▸ Your instructions
Filter these entries, keeping only lines that hold the word "scene".

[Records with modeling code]
▬▬▬▬▬▬

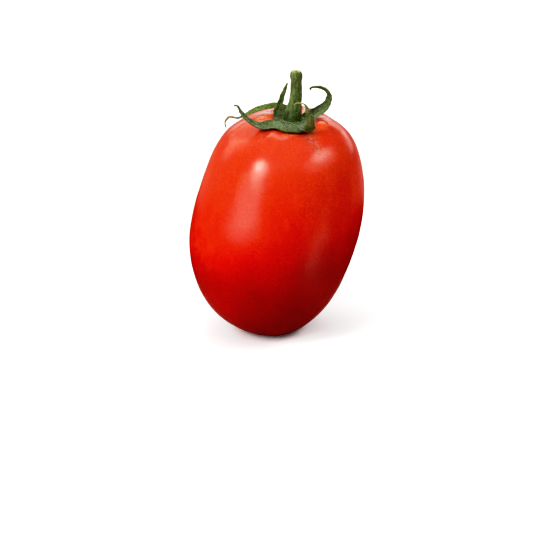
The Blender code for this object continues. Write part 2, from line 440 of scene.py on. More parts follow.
@dataclass(frozen=True)
class LeafFinish:
    """Sepals: green with grey down above, olive below, brown at the edges and dry at the tips, and
    darkened along the flap's fold as painted shade.
    """

    green: Colour = (0.062, 0.094, 0.022)
    fresh: Colour = (0.158, 0.186, 0.042)
    light: Colour = (0.215, 0.280, 0.080)
    dark: Colour = (0.020, 0.040, 0.008)
    down: Colour = (0.175, 0.215, 0.140)
    olive: Colour = (0.100, 0.114, 0.022)
    brown: Colour = (0.120, 0.072, 0.026)
    straw: Colour = (0.360, 0.300, 0.120)
    blotch_size: float = 0.0021
    fuzz_size: float = 0.0013
    pucker_size: float = 0.0009
    fine_size: float = 0.00042
    relief: float = 0.00008

    def material(self) -> bpy.types.Material:
        """Build the sepals' material.

        Returns:
            The material.
        """
        board = Board("downy_sepal")
        upper, dry = board.map("upper"), board.map("dry")
        blotch, fine = board.noise(self.blotch_size), board.noise(self.fine_size, 3.0, 0.65)
        fuzz = upper * (0.12 + 0.88 * board.noise(self.fuzz_size).step(0.42, 0.62))
        fuzz = fuzz * (0.25 + 0.75 * fine.step(0.42, 0.60))
        fuzz = fuzz.most(0.9 * board.map("bloom") * fine.step(0.34, 0.54))
        speckled = board.map("pale") * (0.35 + 0.65 * fine.step(0.38, 0.56))
        colour = board.layers(
            self.green,
            (blotch.step(0.36, 0.68), self.fresh),
            (0.86 * fine.step(0.57, 0.42), self.dark),
            (0.70 * fuzz, self.down),
            # Painted shade: the flap's fold is darkened as if shade lay in it.
            (0.75 * board.map("fold"), self.dark),
            (0.80 * speckled, self.light),
            (0.45 * (1.0 - upper) * blotch.step(0.34, 0.64), self.olive),
            (0.75 * board.map("edge") * blotch.step(0.30, 0.62), self.olive),
            (board.map("burnt") * fine.step(0.30, 0.60), self.brown),
            (0.92 * dry, board.layers(self.brown, (board.map("straw"), self.straw))),
        )
        height = fine + 0.8 * board.noise(self.pucker_size, 2.0, 0.5)
        return board.finish(
            board.shader(
                {
                    **PLANT,
                    "Base Color": colour,
                    "Roughness": 0.52 + 0.16 * fuzz + 0.12 * fine + 0.1 * dry,
                    "Normal": board.bump(height, self.relief, 0.9),
                    "Specular IOR Level": 0.38,
                    "Sheen Weight": 0.22,
                    "Subsurface Weight": 0.10,
                    "Subsurface Scale": 0.0004,
                }
            )
        )


@dataclass(frozen=True)
class StalkFinish:
    """The stalk: striped green, darker in patches and towards the foot, darkened on its right side
    as painted shade, with a pale cut face.
    """

    green: Colour = (0.098, 0.150, 0.040)
    grey: Colour = (0.210, 0.268, 0.130)
    dark: Colour = (0.036, 0.056, 0.010)
    tan: Colour = (0.520, 0.440, 0.210)
    pith: Colour = (0.330, 0.330, 0.110)
    stripe_size: float = 0.00060
    patch_size: float = 0.0024
    fine_size: float = 0.00035
    dot_size: float = 0.00050
    relief: float = 0.00005
    foot_z: Spot = (0.0775, 0.0735)
    knuckle_z: Spot = (0.0872, 0.0014)
    cut_x: float = 0.00770
    cut_z: Spot = (0.0882, 0.08838)
    cut_radius: Spot = (0.00150, 0.00135)
    ring_radius: Spot = (0.0010, 0.00045)

    def material(self) -> bpy.types.Material:
        """Build the stalk's material.

        Returns:
            The material.
        """
        board = Board("green_stalk")
        z, out = board.axis("Z"), board.off_axis(self.cut_x)
        stripes = board.noise(self.stripe_size, place=board.stretched(1.0, 1.0, 0.16))
        patch = board.noise(self.patch_size, place=board.stretched(1.0, 1.0, 0.5))
        fine = board.noise(self.fine_size, 3.0, 0.65)
        dots = board.cells(self.dot_size).step(0.25, 0.10)
        # Painted shade: the right side of the stalk, away from the key light, is darkened.
        right = board.axis("X").step(0.0066, 0.0096)
        knuckle = z.hump(*self.knuckle_z)
        dark = 0.7 * patch.step(0.54, 0.38) + 0.40 * right
        dark = dark + 0.75 * z.step(*self.foot_z) + 0.20 * knuckle
        cut = z.step(*self.cut_z) * out.step(*self.cut_radius)
        colour = board.layers(
            self.green,
            (0.75 * stripes.step(0.42, 0.66), self.grey),
            (dark, self.dark),
            (0.35 * dots * fine.step(0.45, 0.6), self.grey),
            (cut, board.layers(self.pith, (out.hump(*self.ring_radius), self.tan))),
            (0.5 * cut * fine.step(0.56, 0.40), self.dark),
        )
        rough = 0.36 + 0.14 * fine + 0.25 * cut + 0.10 * stripes - 0.14 * knuckle
        return board.finish(
            board.shader(
                {
                    **PLANT,
                    "Base Color": colour,
                    "Roughness": rough,
                    "Normal": board.bump(stripes + 0.7 * fine + 0.6 * dots, self.relief, 0.8),
                    "Specular IOR Level": 0.45,
                    "Sheen Weight": 0.15,
                    "Subsurface Weight": 0.08,
                    "Subsurface Scale": 0.0005,
                }
            )
        )


@dataclass(frozen=True)
class HairFinish:
    """Fine hairs: pale, a little green at the root."""

    root: Colour = (0.30, 0.36, 0.22)
    tip: Colour = (0.72, 0.76, 0.66)

    def material(self) -> bpy.types.Material:
        """Build the hairs' material.

        Returns:
            The material.
        """
        board = Board("fine_hair")
        colour = board.layers(self.root, (board.map("reach"), self.tip))
        inputs = {"Base Color": colour, "Roughness": 0.5, "Specular IOR Level": 0.4}
        return board.finish(board.shader(inputs))


@dataclass(frozen=True)
class FloorFinish:
    """A plain pale floor to the camera, and a dimmer red one to the light that bounces.

    The shades are darker spots of the dim floor, painted shade for what the fruit reflects and the
    light bounced onto it, as X, Y and reach. The strip is a paler one that glows to bounced light
    though it is no lamp, a painted reflection streak on the fruit; it runs away to the right, as
    the way across it, its middle and its reach.
    """

    pale: Colour = (0.90, 0.90, 0.905)
    paler: Colour = (0.92, 0.92, 0.92)
    dim: Colour = (0.46, 0.22, 0.20)
    shade: Colour = (0.16, 0.012, 0.008)
    shades: tuple[Point, ...] = ((-0.090, 0.090, 0.120), (0.075, 0.055, 0.070))
    dim_reach: Spot = (1.60, 4.00)
    strip_way: Spot = (0.455, 0.89)
    strip: Spot = (-0.018, 0.034)
    strip_start: Spot = (0.015, 0.045)
    strip_end: Spot = (0.16, 0.11)
    glow: float = 0.9
    glow_reach: Spot = (0.5, 2.5)

    def material(self) -> bpy.types.Material:
        """Build the floor's material.

        Returns:
            The material.
        """
        board = Board("pale_floor")
        seen = board.node("ShaderNodeLightPath", output="Is Camera Ray")
        out = board.away(board.here, BLACK)
        across = self.strip_way[0] * board.axis("X") + self.strip_way[1] * board.axis("Y")
        strip = across.hump(*self.strip) * board.axis("X").step(*self.strip_start)
        far = out.step(*self.dim_reach).most(strip)
        lit = seen * out.step(*self.glow_reach)
        # Painted glow: for bounced light the strip glows, though it is no lamp, and lays a
        # reflection streak on the fruit.
        lit = lit + (1.0 - seen) * strip * out.step(*self.strip_end)
        ground = self.dim
        # Painted shade: dark spots of the dim floor darken what the fruit's edges reflect and the
        # light bounced onto them.
        for x, y, reach in self.shades:
            near = board.away(board.here, (x, y, 0.0)).step(reach, 0.5 * reach)
            ground = board.layers(ground, (near, self.shade))
        plain = {"Roughness": 0.9, "Specular IOR Level": 0.1}
        dim = board.shader({"Base Color": ground, **plain})
        pale = board.shader(
            {
                "Base Color": board.layers(self.pale, (board.noise(0.25, 2.0, 0.5), self.paler)),
                "Emission Color": board.layers(BLACK, (lit, WHITE)),
                "Emission Strength": self.glow,
                **plain,
            }
        )
        share = seen + far - seen * far
        return board.finish(board.node("ShaderNodeMixShader", None, {0: share, 1: dim, 2: pale}))


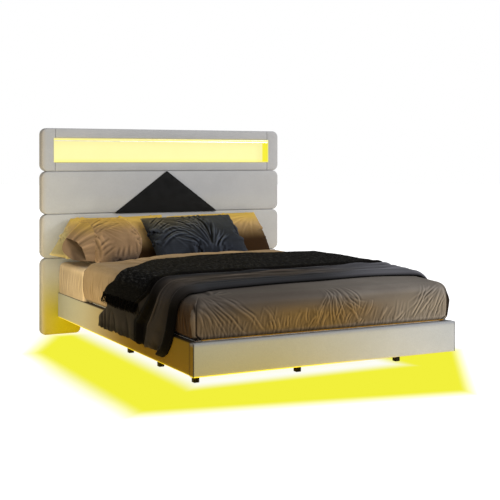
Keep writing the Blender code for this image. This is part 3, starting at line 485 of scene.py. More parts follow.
def outward(obj):
    """Turns every face outward."""
    with editing(obj.data) as bm:
        bmesh.ops.recalc_face_normals(bm, faces=bm.faces)


def place_on_bed(obj, slot, *nodes):
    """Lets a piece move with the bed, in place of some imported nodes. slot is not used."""
    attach(obj, BODY)
    if nodes:
        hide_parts(*nodes)


def ease(value, start=0.0, end=1.0):
    share = np.clip((np.asarray(value, float) - start) / (end - start), 0, 1)
    return share * share * (3 - 2 * share)


def smooth_noise(x, y, seed):
    """Smooth noise between -1 and 1 at each point, one bump a unit."""
    table = np.random.default_rng(seed).uniform(-1, 1, (64, 64))
    x, y = np.broadcast_arrays(np.asarray(x, float), np.asarray(y, float))
    i, j = np.floor(x).astype(int), np.floor(y).astype(int)
    u, v = ease(x - i), ease(y - j)
    corner = [[table[(i + a) % 64, (j + b) % 64] for b in (0, 1)] for a in (0, 1)]
    low = corner[0][0] * (1 - u) + corner[1][0] * u
    high = corner[0][1] * (1 - u) + corner[1][1] * u
    return low * (1 - v) + high * v


def smoothed(line, per=5):
    """A line with points added so that it turns gently."""
    line = np.asarray(line, float)
    before = np.concatenate([[2 * line[0] - line[1]], line, [2 * line[-1] - line[-2]]])
    t = np.linspace(0, 1, per, endpoint=False)[:, None]
    pieces = []
    for a, b, c, d in zip(before, before[1:], before[2:], before[3:]):
        bend, twist = 2 * a - 5 * b + 4 * c - d, 3 * b - a - 3 * c + d
        pieces.append(0.5 * (2 * b + (c - a) * t + bend * t**2 + twist * t**3))
    return np.concatenate(pieces + [line[-1:]])


def stroke_height(x, y, strokes, crisp=0.0):
    """How far a set of strokes raises each point. A stroke is (line, width, height).

    crisp adds a valley along one side of each stroke, as a share of its height.
    """
    shape = np.shape(x)
    points = np.stack([np.ravel(x), np.ravel(y)], 1)
    total = np.zeros(len(points))
    for line, width, height in strokes:
        line = np.asarray(line, float)
        margin = 4 * width
        near = np.all((points > line.min(0) - margin) & (points < line.max(0) + margin), axis=1)
        if not near.any():
            continue
        some = points[near]
        best = np.full(len(some), np.inf)
        along, beside = np.zeros(len(some)), np.zeros(len(some))
        count = len(line) - 1
        for index in range(count):
            start, run = line[index], line[index + 1] - line[index]
            off = some - start
            share = np.clip(off @ run / (run @ run), 0, 1)
            away = np.linalg.norm(off - share[:, None] * run, axis=1)
            closer = away < best
            best[closer] = away[closer]
            along[closer] = ((index + share) / count)[closer]
            beside[closer] = np.sign(run[0] * off[:, 1] - run[1] * off[:, 0])[closer]
        taper = np.clip(np.sin(math.pi * along), 0, 1) ** 0.8
        rise = np.exp(-((best / width) ** 2))
        if crisp:
            rise = rise - crisp * np.exp(-(((best * beside - 1.7 * width) / width) ** 2))
        total[near] += height * taper * rise
    return total.reshape(shape)


def unit(angle):
    """A step of length 1 at an angle."""
    return np.array([math.cos(angle), math.sin(angle)])


def bent_line(start, angle, length, bend, steps=7):
    """Points of a line that turns steadily by bend over its length."""
    points = [np.asarray(start, float)]
    for step in range(steps):
        points.append(points[-1] + length / steps * unit(angle + bend * (step + 0.5) / steps))
    return np.array(points)


def fan(seed, origin, angles, count, start, reach, bend, width, height):
    """Strokes that spread from a point."""
    rng = np.random.default_rng(seed)
    strokes = []
    for index in range(count):
        angle = angles[0] + (angles[1] - angles[0]) * (index + rng.uniform(-0.3, 0.3) + 0.5) / count
        first = start * rng.uniform(0.6, 1.6)
        at = np.asarray(origin) + first * unit(angle)
        length = reach * rng.uniform(0.55, 1.0)
        tall = height * rng.uniform(0.5, 1.0)
        line = bent_line(at, angle, length, bend * rng.uniform(0.6, 1.3))
        strokes.append((line, width * rng.uniform(0.8, 1.3), tall))
    return strokes


def grid_faces(rows, columns, start=0):
    index = start + np.arange(rows * columns).reshape(rows, columns)
    corners = (index[:-1, :-1], index[1:, :-1], index[1:, 1:], index[:-1, 1:])
    return np.stack(corners, -1).reshape(-1, 4).tolist()


def ring_faces(rows, columns, looped=False):
    """Quads between rings of points, each closed on itself. looped joins the last ring to the first."""
    faces = []
    for i in range(rows if looped else rows - 1):
        here, there = i * columns, (i + 1) % rows * columns
        for j in range(columns):
            k = (j + 1) % columns
            faces.append((here + j, here + k, there + k, there + j))
    return faces


def ringed(name, rings, surface, looped=False):
    """A closed mesh of rings of points, with a face over the first ring and the last unless looped."""
    rings = np.asarray(rings)
    rows, columns = rings.shape[:2]
    faces = ring_faces(rows, columns, looped)
    if not looped:
        faces.append(tuple(range(columns))[::-1])
        faces.append(tuple((rows - 1) * columns + j for j in range(columns)))
    obj = mesh_object(name, rings.reshape(-1, 3), faces, surface)
    outward(obj)
    return obj


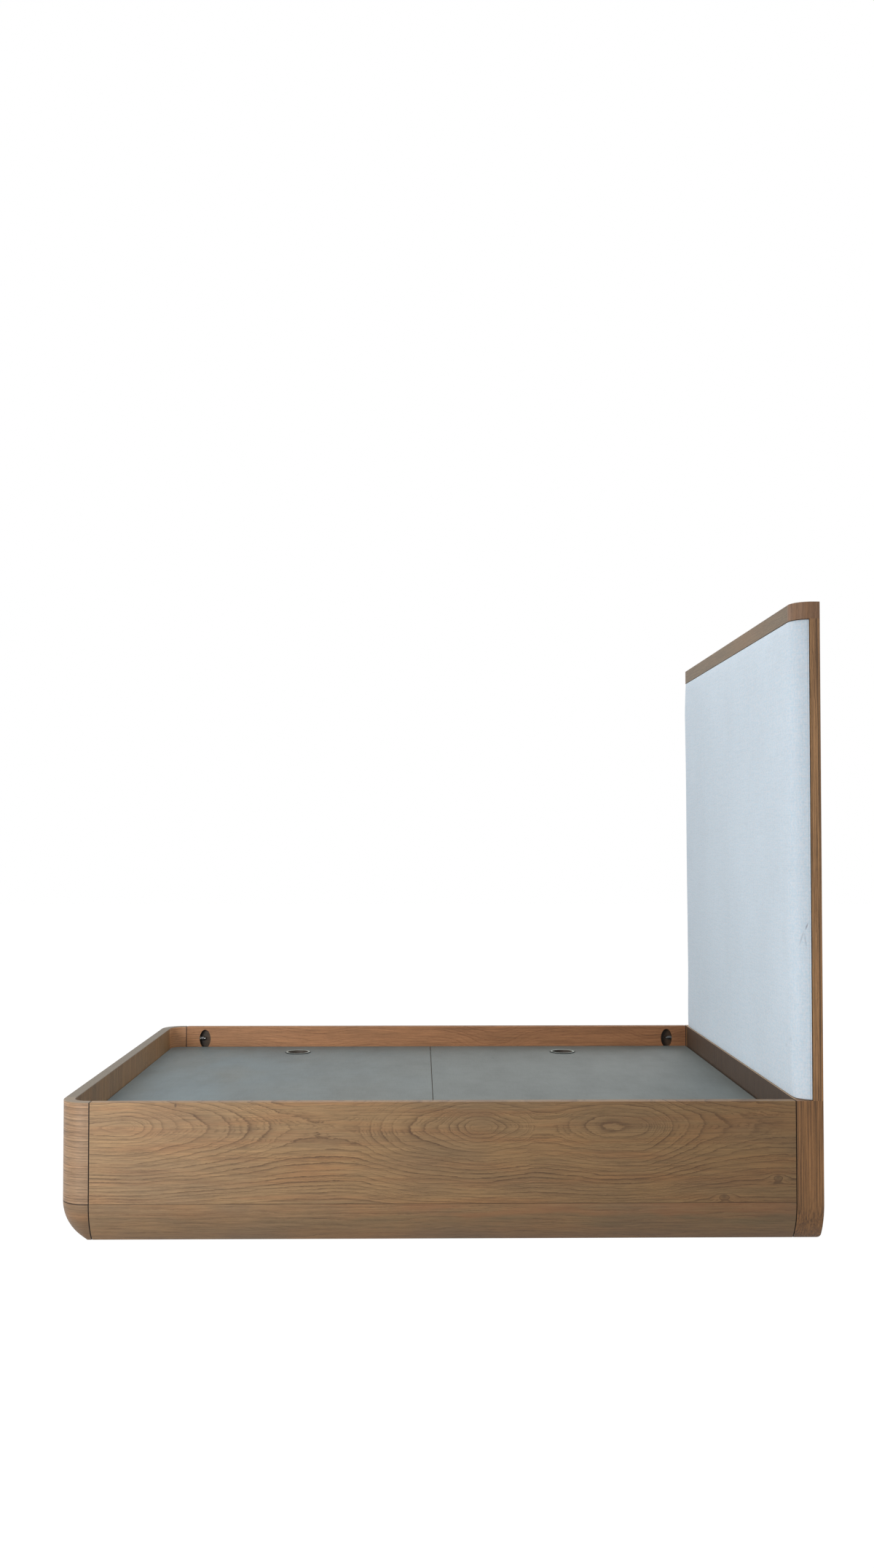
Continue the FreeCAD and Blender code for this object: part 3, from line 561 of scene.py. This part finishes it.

▬▬▬▬▬▬

▸ Result of this exercise
The Blender code for this object continues. Write part 2, from line 440 of scene.py on. More parts follow.
Keep writing the Blender code for this image. This is part 3, starting at line 485 of scene.py. More parts follow.
Continue the FreeCAD and Blender code for this object: part 3, from line 561 of scene.py. This part finishes it.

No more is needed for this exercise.